Le chœur mélismatique des femmes interrompt un temps la Chekhina, irritante de ne nous laisser rien savourer qu’elle ne projette déjà dans l’ennui prophétique. Parole mal incarnée, dont les mots seuls pleurent le monde, qu’on écoute à demi, qui nous lasse trop vite, nous glace trop peu – agace. Elle parlera pourtant, jusqu’à la toute fin ou presque, alors que les femmes s’en iront courbées, balayant dans la perspective énorme l’horizontalité sableuse écrasée par la verticalité rythmique des colonnes d’Anselm Kiefer, et le souvenir strident d’une interminable chute de sable avant un tourbillonnement de clarinette.

L’étonnante et remarquable partition de Jörg Widmann défait les quasi-stases de la scène et mène le silence d’en dessous la parole jusque là où se font les mondes. Quelques clameurs, accords et crescendi tranchent sur la place faite aux textures plus indifférenciées, cordes de piano pincées, accordéon dans le suraigu, harmonica de verre.
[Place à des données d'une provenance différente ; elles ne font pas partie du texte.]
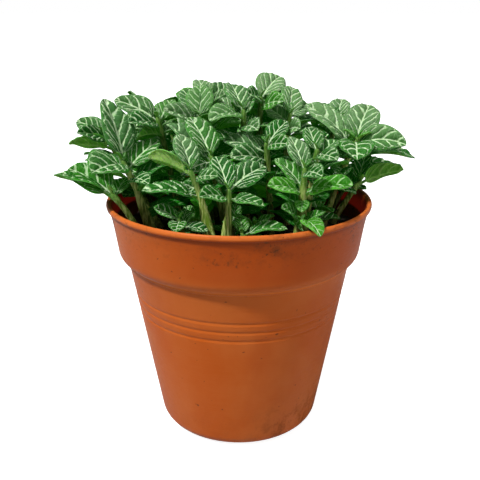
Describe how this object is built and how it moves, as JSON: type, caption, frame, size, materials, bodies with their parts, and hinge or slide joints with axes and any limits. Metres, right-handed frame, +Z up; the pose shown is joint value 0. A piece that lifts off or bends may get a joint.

Les dimensions s’en vont par deux : silence/clameur, fabrique/maçonnerie, musique/concept, horizontal/vertical, espace clos du commencement/processus ouvert des microprocessus sonores de son instauration, Chekhina/Lilith, errance dirigée/vagabondage indécis et secret ; mais derrière, l’etcetera qu’on y pourrait encore adjoindre : spectateur/scène. Si bien que la dualité reste sur scène sans jamais réellement nous traverser, malgré l’intelligence de cette collaboration dont nous ne pouvons qu’à peine effleurer la richesse scénique, herméneutique et musicale. Nous ne comprendrons que de loin, comme d’un Sirius gorgé d’eau, ceux à qui les vents de sables agacent les dents, qu’ils dénudent jusqu'à l'os, effritent et éparpillent, ne laissant au four de l’histoire qu’un fantôme de poussière et de bile que n'apaise nul sommeil. Aussi bon soit-il – ô combien ! – que l’Opéra puisse accueillir de telles œuvres, il y avait sans doute plus de justesse dans l’idée initiale d’un déplacement du spectateur au cœur de cette scène écrasée d’infini biblique que dans l’obscène éloignement à l’italienne du spectacle achevé.